Don’t Be Fooled By The Illusion of Zero Effort
Matthew Jarvis, CFP®, shares a simple secret to success that most advisors avoid in their firms: the power of repetition.
4.5 min read
My name is Matthew Jarvis. What brings you to this event?
No, no. I didn’t say it right. Let’s try again.
My name is Matthew Jarvis. What brings you to this event?
That’s better. Let’s try one more time. One more time, and I’ll get out of the car, take a deep breath and walk through those front doors.
I’ll make eye contact with someone just inside, shake their hand, and introduce myself. I’ll smile, and they’ll smile back. I’ve got this.
Early in my career, I used to sit in my car in the parking lot of networking events, too nervous about going in. My hands would get sweaty. I’d feel nauseous, but I had to do this.
I had to go inside and connect with other professionals, even though it terrified me. I spent my teenage years looking at my shoes as I walked to my next class, praying no one would make eye contact with me. I had no natural charisma; I wasn’t funny.
I’d sit in my car and not much older, building the courage to meet people who could benefit from my services. I had to talk to people to develop my career; there was no way around it. If I wanted any level of success, I had to get better at my social interactions.
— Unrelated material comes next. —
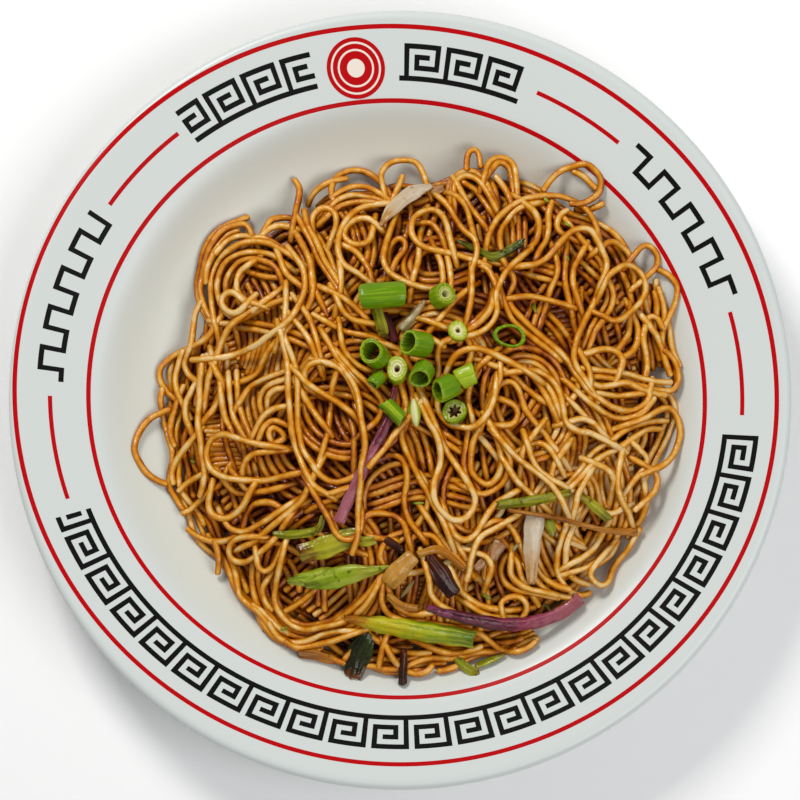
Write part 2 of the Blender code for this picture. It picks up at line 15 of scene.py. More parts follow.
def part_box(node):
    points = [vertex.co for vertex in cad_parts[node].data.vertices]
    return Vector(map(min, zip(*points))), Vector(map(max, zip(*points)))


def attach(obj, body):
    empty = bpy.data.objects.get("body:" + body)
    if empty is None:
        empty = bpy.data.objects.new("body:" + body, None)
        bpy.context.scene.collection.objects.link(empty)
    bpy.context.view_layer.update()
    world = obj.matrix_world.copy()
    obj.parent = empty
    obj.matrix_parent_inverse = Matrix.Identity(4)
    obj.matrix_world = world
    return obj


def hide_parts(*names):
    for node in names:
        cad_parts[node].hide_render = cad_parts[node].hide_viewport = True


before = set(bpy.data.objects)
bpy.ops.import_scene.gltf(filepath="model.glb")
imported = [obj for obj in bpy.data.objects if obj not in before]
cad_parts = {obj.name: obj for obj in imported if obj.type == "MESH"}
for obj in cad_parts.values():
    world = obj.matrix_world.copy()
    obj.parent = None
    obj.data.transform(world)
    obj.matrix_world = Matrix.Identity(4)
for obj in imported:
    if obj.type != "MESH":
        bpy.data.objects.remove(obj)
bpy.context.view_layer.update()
MM = 0.001

# ---------------------------------------------------------------- table, light and camera
# A plain pale table top under a soft window-like light from beyond the plate and a little to
# the left, with a large weak softbox from the near right and pale walls all round. The camera
# looks almost straight down.

CAMERA_ELEVATION = math.radians(84.5)
CAMERA_DISTANCE = 1.05
CAMERA_SENSOR = 36.0
VIEW_WIDTH = 291.2
AIM = Vector((0.0, -0.0017, 0.0315))


def linear(code):
    """An sRGB hex colour as the linear values that shaders use."""
    parts = [int(code[i:i + 2], 16) / 255 for i in (1, 3, 5)]
    return tuple(c / 12.92 if c <= 0.04045 else ((c + 0.055) / 1.055) ** 2.4 for c in parts)


def opaque(code):
    """An sRGB hex colour as the linear RGBA of a colour socket."""
    return (*linear(code), 1)


def add_node(tree, kind, links=(), **settings):
    """A shader node with its settings, and links given as (input, from node, from output)."""
    made = tree.nodes.new(kind)
    for name, value in settings.items():
        if hasattr(made, name):
            setattr(made, name, value)
        else:
            made.inputs[name.replace("_", " ")].default_value = value
    for to, source, output in links:
        tree.links.new(source.outputs[output], made.inputs[to])
    return made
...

So, I’d sit in the front seat and practice introducing myself repeatedly until it started to feel natural. I visualized the interactions going well and saw myself engaged in the conversation.
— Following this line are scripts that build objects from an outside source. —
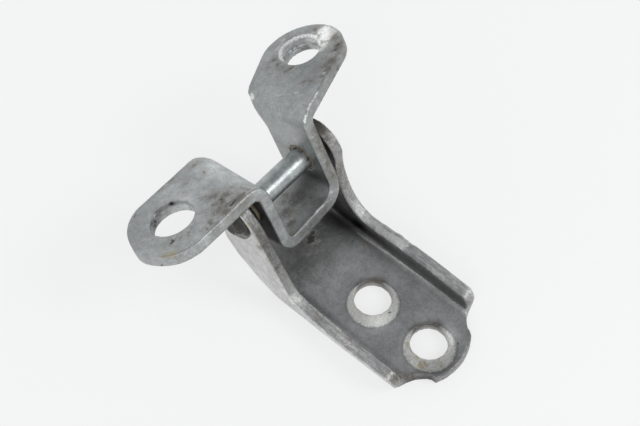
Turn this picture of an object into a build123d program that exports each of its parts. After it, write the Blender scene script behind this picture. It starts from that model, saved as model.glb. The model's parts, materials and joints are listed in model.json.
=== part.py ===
"""Car door hinge: a pressed base bracket, a hat-shaped wing bracket, two bushes and a pin.

Millimetres. X runs along the pin, +Z is up from the face that the base is bolted down on,
and -Y points to the rounded tongue of the base. The origin is the middle of the two bolt
holes of the base, on its underside. The wing bracket stands as it was left, turned back
about the pin.
"""

import math
import os

from build123d import *

# Sheet, pin and bushes
sheet = 4.2  # thickness of both pressed brackets
bend_radius = 1.8  # inside radius of an ordinary bend
pin_diameter = 8.0
pin_clearance = 0.05  # between pin and bush, on the radius
bush_wall = 1.0
bush_flange_diameter = 11.2
bush_flange_thickness = 1.2

# Pin axis over the base
pin_y = 52.0
pin_height = 36.0
wing_angle = 25.5  # how far the wing bracket is turned back from upright, degrees

# Base bracket: web, tongue and low side flanges
bolt_pitch = 24.0
bolt_hole_diameter = 12.5
web_half_width = 15.6  # to the inside corner of the flange, at the tongue
web_half_width_ears = 16.6  # the same between the ears
flange_lean = 14.5  # how far the low flanges lean outward, degrees
flange_front_y = -14.1
flange_corner_radius = 4.0
lean_ends_y = 30.0  # from here on the sides stand upright
lean_starts_y = 4.0  # up to here they have their full lean
web_rear_y = 53.0
web_rear_radius = 4.0
web_rear_left = [  # the web's left edge from where the bend ends to its rear edge
    (-16.9, 44.0),
    (-13.0, 50.0),
    (-8.0, web_rear_y),
]
tongue_edge = [  # plan of the tongue's rounded end, x and y, from right to left
    (12.1, -18.4),
    (11.2, -20.3),
    (7.4, -22.8),
    (3.0, -24.0),
    (-2.1, -24.0),
    (-6.6, -22.9),
    (-8.5, -22.0),
]
tongue_neck_right = [(12.1, -18.4), (14.0, -16.3), (17.0, -14.6), (20.0, flange_front_y)]
tongue_neck_left = [
    (-19.0, flange_front_y),
    (-16.2, -14.6),
    (-13.3, -15.7),
    (-9.8, -18.4),
    (-8.5, -20.4),
]

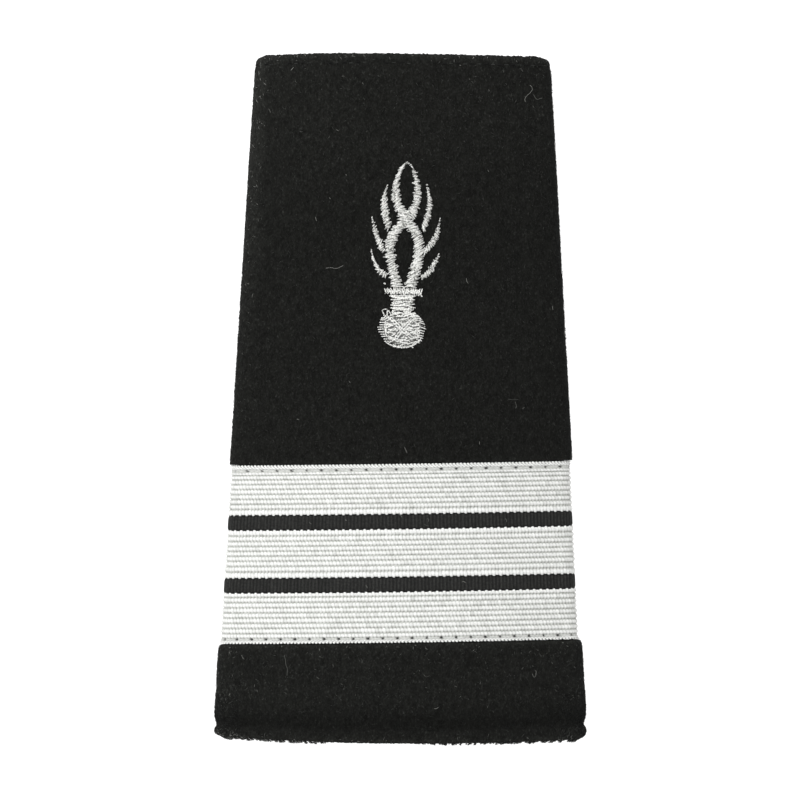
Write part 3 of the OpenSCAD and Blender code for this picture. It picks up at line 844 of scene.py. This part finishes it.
def ribbon_lint():
    """Pale fibres and specks caught on the black stripes: points of x and y in mm."""
    rows = [[(-0.3, -17.3), (0.05, -17.5), (0.35, -17.8)], [(4.2, -18.0), (4.35, -18.2), (4.3, -18.5)],
            [(3.7, -18.9), (4.0, -19.1), (4.4, -19.15)], [(-8.2, -18.2), (-8.1, -18.35), (-8.0, -18.3)],
            [(-13.6, -18.6), (-13.5, -18.8), (-13.3, -18.9)],
            [(9.4, -27.6), (9.6, -27.5), (9.9, -27.7)], [(-5.1, -28.1), (-4.9, -28.3), (-4.9, -28.5)],
            [(15.9, -18.1), (16.1, -18.3), (16.1, -18.6)]]
    at = np.linspace(0, 2, 7)
    xy = np.array([read_off(at, range(3), *np.transpose(row)) for row in rows]) * MM
    mesh = tubes(on_felt(xy, STRIPE_T + SEAT - PRESS_DEPTH + 0.02 * MM), 0.028 * MM, 4)
    tones = rng.uniform(0.82, 1.0, len(rows))
    return new_piece("ribbon_lint", *mesh, "white_ribbon", NAP, tone=tones)


bars = [white_bar(number) for number in BARS]
stripes = [black_stripe(number) for number in (1, 2)]
trim = [ribbon_stitches(), ribbon_lint()]


# The embroidery

FIGURE_W = 10.8 * MM
FIGURE_H = 28.1 * MM
FIGURE_Y = 7.5 * MM
FIGURE_X = axis_x(FIGURE_Y + FIGURE_H / 2) + 0.4 * MM
STRAND_W = 1.7 * MM
STRAND_T = 0.5 * MM
BALL_X = FIGURE_X - 0.4 * MM
BALL_W, BALL_H, BALL_T = 7 * MM, 5.9 * MM, 0.75 * MM
BALL_Y = FIGURE_Y + BALL_H / 2
COLLAR_W, COLLAR_H = 5.6 * MM, 0.95 * MM
COLLAR_X = BALL_X + 0.2 * MM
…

People would see me having an animated conversation with my steering wheel and gawk. I’m sure they thought I was crazy. I thought I was crazy. But I had to do this. I had to practice so that the words wouldn’t get stuck in my throat the instant someone made eye contact with me.
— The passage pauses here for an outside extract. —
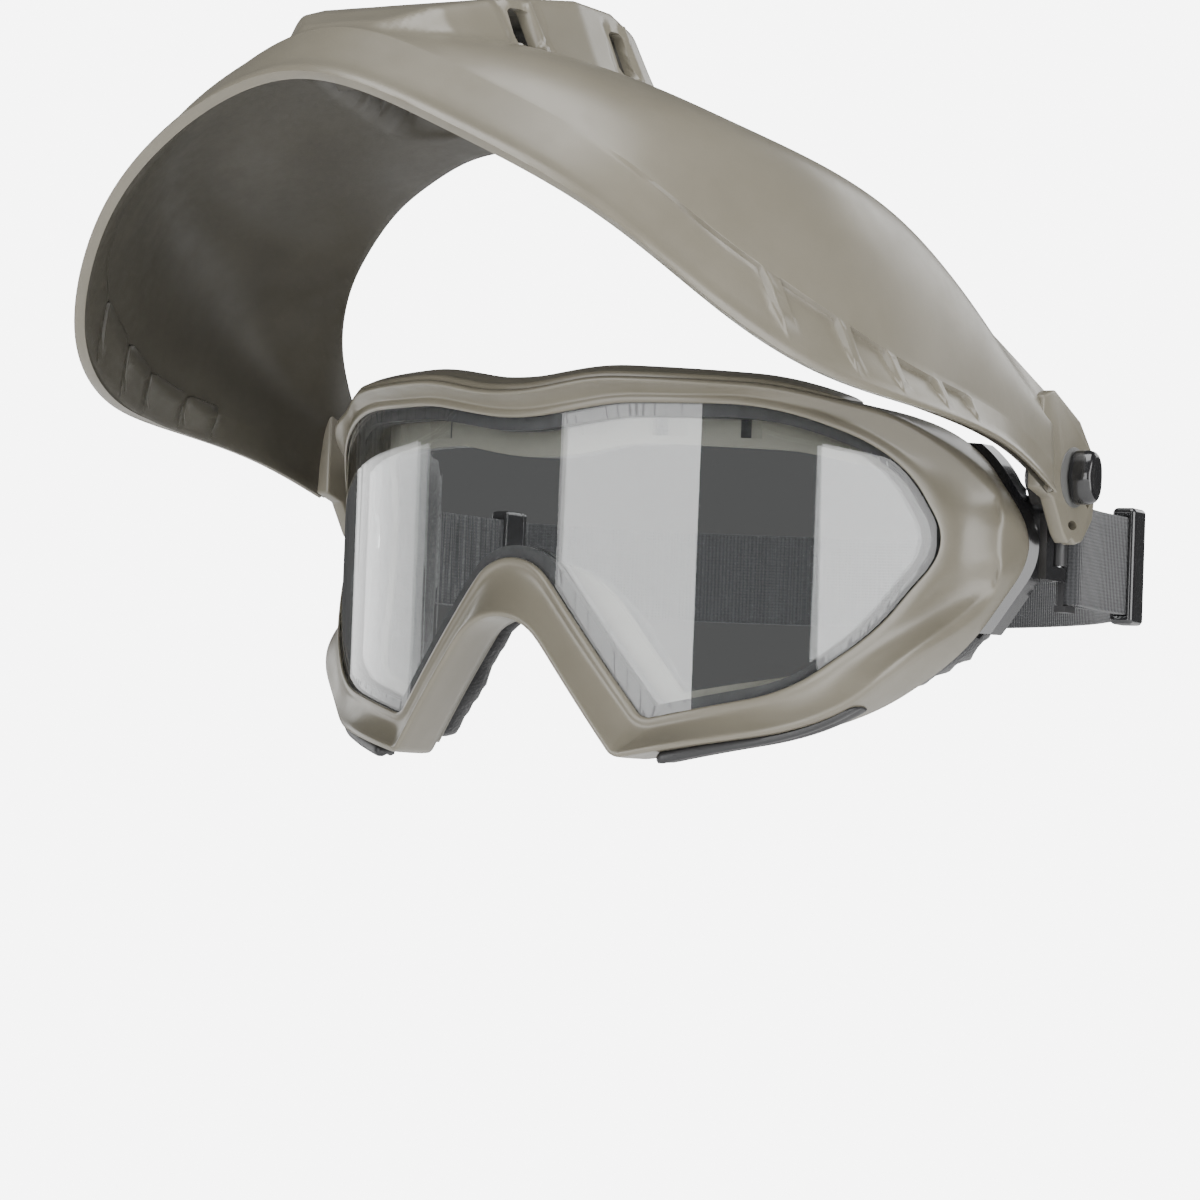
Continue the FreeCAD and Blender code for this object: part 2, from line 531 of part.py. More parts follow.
def main():
    os.makedirs("parts", exist_ok=True)
    export("goggle_frame", make_goggle_frame())
    export("lens_outer", make_lens_outer())
    export("lens_spacer", make_lens_spacer())
    export("lens_inner", make_lens_inner())
    export("lens_retainer", make_lens_retainer())
    export("face_skirt", make_face_skirt())
    export("face_foam", make_face_foam())
    export("top_vent_cover", make_top_vent_cover())
    export_pair("bottom_vent_cover", make_bottom_vent_cover())
    export_pair("temple_bracket", make_temple_bracket())
    export("bracket_screws", make_bracket_screws())
    export_pair("pivot_bolt", make_pivot_bolt())
    export_pair("friction_washer", make_friction_washer())
    export_pair("pivot_knob", make_pivot_knob())
    export_pair("knob_insert", make_knob_insert())
    export_pair("strap_clip", make_strap_clip())
    export_pair("clip_pin", make_clip_pin())
    export_pair("strap_end", make_strap_end())
    export_pair("slider", make_slider())
    export("strap", make_strap())
    export("guard_shell", make_guard_shell())
    export("breath_baffle", make_breath_baffle())


main()
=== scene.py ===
import bmesh
import bpy
import json
from math import atan2, cos, pi, radians, sin, sqrt, tan

import numpy as np
from mathutils import Matrix, Vector

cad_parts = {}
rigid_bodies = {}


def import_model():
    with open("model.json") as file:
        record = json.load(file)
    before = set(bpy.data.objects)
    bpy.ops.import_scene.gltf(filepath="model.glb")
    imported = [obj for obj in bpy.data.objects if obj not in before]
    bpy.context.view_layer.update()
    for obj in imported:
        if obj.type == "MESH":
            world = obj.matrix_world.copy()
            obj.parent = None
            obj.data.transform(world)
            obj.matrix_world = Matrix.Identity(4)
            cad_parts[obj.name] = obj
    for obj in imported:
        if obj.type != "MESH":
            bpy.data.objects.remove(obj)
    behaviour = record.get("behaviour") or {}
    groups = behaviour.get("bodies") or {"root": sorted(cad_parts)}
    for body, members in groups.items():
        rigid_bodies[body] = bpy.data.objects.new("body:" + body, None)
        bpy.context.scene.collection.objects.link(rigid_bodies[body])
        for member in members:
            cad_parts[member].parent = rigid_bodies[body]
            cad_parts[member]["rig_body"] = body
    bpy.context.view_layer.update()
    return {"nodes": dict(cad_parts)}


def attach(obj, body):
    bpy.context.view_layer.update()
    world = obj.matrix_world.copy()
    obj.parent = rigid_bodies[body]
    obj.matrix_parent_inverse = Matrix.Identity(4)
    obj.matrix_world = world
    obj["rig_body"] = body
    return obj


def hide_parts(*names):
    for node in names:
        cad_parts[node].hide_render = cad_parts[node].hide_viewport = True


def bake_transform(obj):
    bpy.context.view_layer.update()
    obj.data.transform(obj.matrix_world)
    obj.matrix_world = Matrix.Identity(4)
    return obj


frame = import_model()

bl_info = {
    "name": "Wrap-around Goggles",
    "version": (1, 0, 0),
    "blender": (4, 5, 0),
    "location": "3D View > Sidebar > Goggles",
    "description": "Makes wrap-around goggles with a flip-up guard for the lower face",
    "category": "Add Mesh",
}

MM = 0.001
SIDES = (("left", 1), ("right", -1))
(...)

The illusion of zero effort
We get sucked into the illusion that just because someone makes a task look easy, it must be easy. But no one can dunk like Michael Jordan or golf like Tiger Woods the first time (or even the hundredth time) they step on the court or pick up a club.
These guys are masters of their craft because they were doing repetitions and intentionally honed their skills while the average person wastes four hours each day in front of a television screen.
I learned pretty early in my career that there are some things you just can’t cut corners on. Comedians spend countless hours practicing their timing to land their jokes flawlessly. There aren’t any hacks to becoming more charismatic or delivering the perfect punchline.
Working with clients is no different.
Everything from how you walk into a meeting, where you sit, how you hold your pen, and how your paper is positioned matters. These finer details may seem trivial to up-and-coming advisors, but rockstars in the industry understand that the devil is in the details.
Rockstars practice these things until they can effortlessly greet clients, arrange their papers, grip their pens, and seamlessly navigate essential conversations.
Too many armchair experts in the industry are hawking seductive and trendy new ideas that simply don’t work in the real world.
New brochures, a fancy website, or a new-and-improved software platform with 745 new features won’t seal the deal and bring in clients for advisors chasing shiny promises instead of doing the hard, heavy work that success demands.
It blows up whenever I try to run from the brutal, repetitious work. There isn’t a new hack or shortcut that can make up for the reps you’re avoiding in your business.
Reps that drive success
Never have I woken up in the morning eager to visualize all my minutes or practice my entire presentation—out loud—for the fifth time. I don’t rise and shine, excited to read my affirmations scrawled across post-it notes on the bathroom mirror or go through my networking script.
These repetitions are never exciting, flashy, or fun. It’s boring. And I dread doing the work. But all of these unpleasant, behind-the-scenes activities are what drive success.
Those willing to do one more rep, one more affirmation, one more prayer, and one more visualization are the ones who stand apart from the rest.
We meet advisors all the time who are stagnant in their practices. Do you know what’s holding them back?
None of them are reading books.
None of them consistently listen to podcasts (like ours).
None of them have a morning success ritual.
None of them read affirmations or practice visualizations.
None of them are practicing their scripts.
What are they spending their time on? Well, all of them have alerts on their devices, get sucked into playing office, and are wasting their time chasing the flashy newest marketing gimmick that will drain their bank account instead of adding to it.
Every single stagnant advisor we meet is actively engaged in activities that destroy productivity instead of being anxiously engaged in the activities that boost it.
The repetitions you must make to move the needle aren’t complicated. They’re simple. But it is tedious, and it will be uncomfortable.
The question is, do you have the willpower to do one more rep?